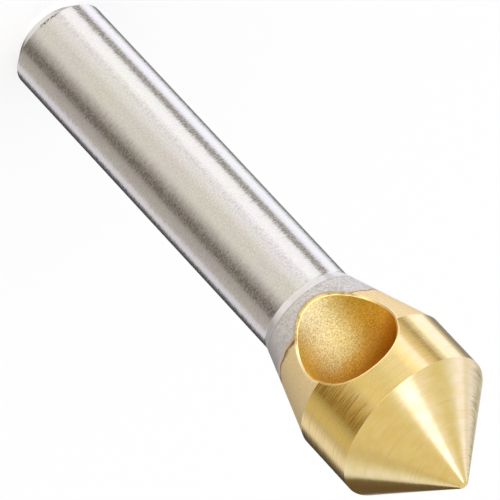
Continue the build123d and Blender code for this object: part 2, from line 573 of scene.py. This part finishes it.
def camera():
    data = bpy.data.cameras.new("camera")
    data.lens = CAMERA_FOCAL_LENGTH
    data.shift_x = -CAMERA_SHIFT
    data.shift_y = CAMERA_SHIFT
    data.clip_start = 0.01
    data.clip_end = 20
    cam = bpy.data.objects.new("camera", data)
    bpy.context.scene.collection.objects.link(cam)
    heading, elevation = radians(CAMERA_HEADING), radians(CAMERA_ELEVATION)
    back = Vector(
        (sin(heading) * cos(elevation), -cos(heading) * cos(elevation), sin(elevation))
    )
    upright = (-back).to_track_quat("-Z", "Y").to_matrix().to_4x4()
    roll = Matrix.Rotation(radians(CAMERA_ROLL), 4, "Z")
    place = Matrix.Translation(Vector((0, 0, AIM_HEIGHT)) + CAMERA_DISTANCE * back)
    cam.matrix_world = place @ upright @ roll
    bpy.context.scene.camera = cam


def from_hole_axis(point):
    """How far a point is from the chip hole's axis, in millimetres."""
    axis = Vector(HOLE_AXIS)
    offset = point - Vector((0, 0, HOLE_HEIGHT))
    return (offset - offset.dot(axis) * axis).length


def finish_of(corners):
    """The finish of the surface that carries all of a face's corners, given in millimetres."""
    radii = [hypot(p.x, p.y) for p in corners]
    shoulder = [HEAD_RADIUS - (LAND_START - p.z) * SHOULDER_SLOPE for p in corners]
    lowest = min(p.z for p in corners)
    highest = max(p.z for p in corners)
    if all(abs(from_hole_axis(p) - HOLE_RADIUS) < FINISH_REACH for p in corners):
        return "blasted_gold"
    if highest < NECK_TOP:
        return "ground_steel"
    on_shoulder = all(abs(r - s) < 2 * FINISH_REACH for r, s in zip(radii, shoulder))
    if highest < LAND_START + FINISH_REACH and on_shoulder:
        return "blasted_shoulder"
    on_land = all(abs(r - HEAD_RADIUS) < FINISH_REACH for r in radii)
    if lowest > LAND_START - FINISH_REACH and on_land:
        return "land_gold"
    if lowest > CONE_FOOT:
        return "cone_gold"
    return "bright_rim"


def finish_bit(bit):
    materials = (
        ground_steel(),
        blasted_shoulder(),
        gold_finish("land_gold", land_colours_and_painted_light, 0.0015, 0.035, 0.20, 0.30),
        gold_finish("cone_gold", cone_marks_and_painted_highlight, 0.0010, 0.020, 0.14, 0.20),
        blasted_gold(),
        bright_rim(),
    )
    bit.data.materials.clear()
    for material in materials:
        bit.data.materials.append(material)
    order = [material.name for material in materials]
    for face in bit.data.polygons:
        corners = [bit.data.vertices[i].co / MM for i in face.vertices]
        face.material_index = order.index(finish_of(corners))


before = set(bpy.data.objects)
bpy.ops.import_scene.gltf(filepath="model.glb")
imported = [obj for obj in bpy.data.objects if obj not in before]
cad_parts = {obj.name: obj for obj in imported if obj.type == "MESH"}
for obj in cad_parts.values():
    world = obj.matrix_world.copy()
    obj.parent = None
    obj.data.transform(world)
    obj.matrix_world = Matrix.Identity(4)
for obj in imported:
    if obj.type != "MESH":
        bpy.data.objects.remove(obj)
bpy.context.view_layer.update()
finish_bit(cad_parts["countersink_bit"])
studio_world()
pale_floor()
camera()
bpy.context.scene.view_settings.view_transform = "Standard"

——

TASK DIRECTIONS → Write down every line of the data exactly as it appears above.

IN RESPONSE →
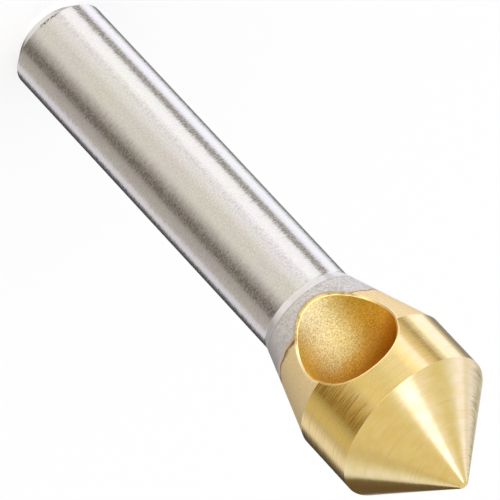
Continue the build123d and Blender code for this object: part 2, from line 573 of scene.py. This part finishes it.
def camera():
    data = bpy.data.cameras.new("camera")
    data.lens = CAMERA_FOCAL_LENGTH
    data.shift_x = -CAMERA_SHIFT
    data.shift_y = CAMERA_SHIFT
    data.clip_start = 0.01
    data.clip_end = 20
    cam = bpy.data.objects.new("camera", data)
    bpy.context.scene.collection.objects.link(cam)
    heading, elevation = radians(CAMERA_HEADING), radians(CAMERA_ELEVATION)
    back = Vector(
        (sin(heading) * cos(elevation), -cos(heading) * cos(elevation), sin(elevation))
    )
    upright = (-back).to_track_quat("-Z", "Y").to_matrix().to_4x4()
    roll = Matrix.Rotation(radians(CAMERA_ROLL), 4, "Z")
    place = Matrix.Translation(Vector((0, 0, AIM_HEIGHT)) + CAMERA_DISTANCE * back)
    cam.matrix_world = place @ upright @ roll
    bpy.context.scene.camera = cam


def from_hole_axis(point):
    """How far a point is from the chip hole's axis, in millimetres."""
    axis = Vector(HOLE_AXIS)
    offset = point - Vector((0, 0, HOLE_HEIGHT))
    return (offset - offset.dot(axis) * axis).length


def finish_of(corners):
    """The finish of the surface that carries all of a face's corners, given in millimetres."""
    radii = [hypot(p.x, p.y) for p in corners]
    shoulder = [HEAD_RADIUS - (LAND_START - p.z) * SHOULDER_SLOPE for p in corners]
    lowest = min(p.z for p in corners)
    highest = max(p.z for p in corners)
    if all(abs(from_hole_axis(p) - HOLE_RADIUS) < FINISH_REACH for p in corners):
        return "blasted_gold"
    if highest < NECK_TOP:
        return "ground_steel"
    on_shoulder = all(abs(r - s) < 2 * FINISH_REACH for r, s in zip(radii, shoulder))
    if highest < LAND_START + FINISH_REACH and on_shoulder:
        return "blasted_shoulder"
    on_land = all(abs(r - HEAD_RADIUS) < FINISH_REACH for r in radii)
    if lowest > LAND_START - FINISH_REACH and on_land:
        return "land_gold"
    if lowest > CONE_FOOT:
        return "cone_gold"
    return "bright_rim"


def finish_bit(bit):
    materials = (
        ground_steel(),
        blasted_shoulder(),
        gold_finish("land_gold", land_colours_and_painted_light, 0.0015, 0.035, 0.20, 0.30),
        gold_finish("cone_gold", cone_marks_and_painted_highlight, 0.0010, 0.020, 0.14, 0.20),
        blasted_gold(),
        bright_rim(),
    )
    bit.data.materials.clear()
    for material in materials:
        bit.data.materials.append(material)
    order = [material.name for material in materials]
    for face in bit.data.polygons:
        corners = [bit.data.vertices[i].co / MM for i in face.vertices]
        face.material_index = order.index(finish_of(corners))


before = set(bpy.data.objects)
bpy.ops.import_scene.gltf(filepath="model.glb")
imported = [obj for obj in bpy.data.objects if obj not in before]
cad_parts = {obj.name: obj for obj in imported if obj.type == "MESH"}
for obj in cad_parts.values():
    world = obj.matrix_world.copy()
    obj.parent = None
    obj.data.transform(world)
    obj.matrix_world = Matrix.Identity(4)
for obj in imported:
    if obj.type != "MESH":
        bpy.data.objects.remove(obj)
bpy.context.view_layer.update()
finish_bit(cad_parts["countersink_bit"])
studio_world()
pale_floor()
camera()
bpy.context.scene.view_settings.view_transform = "Standard"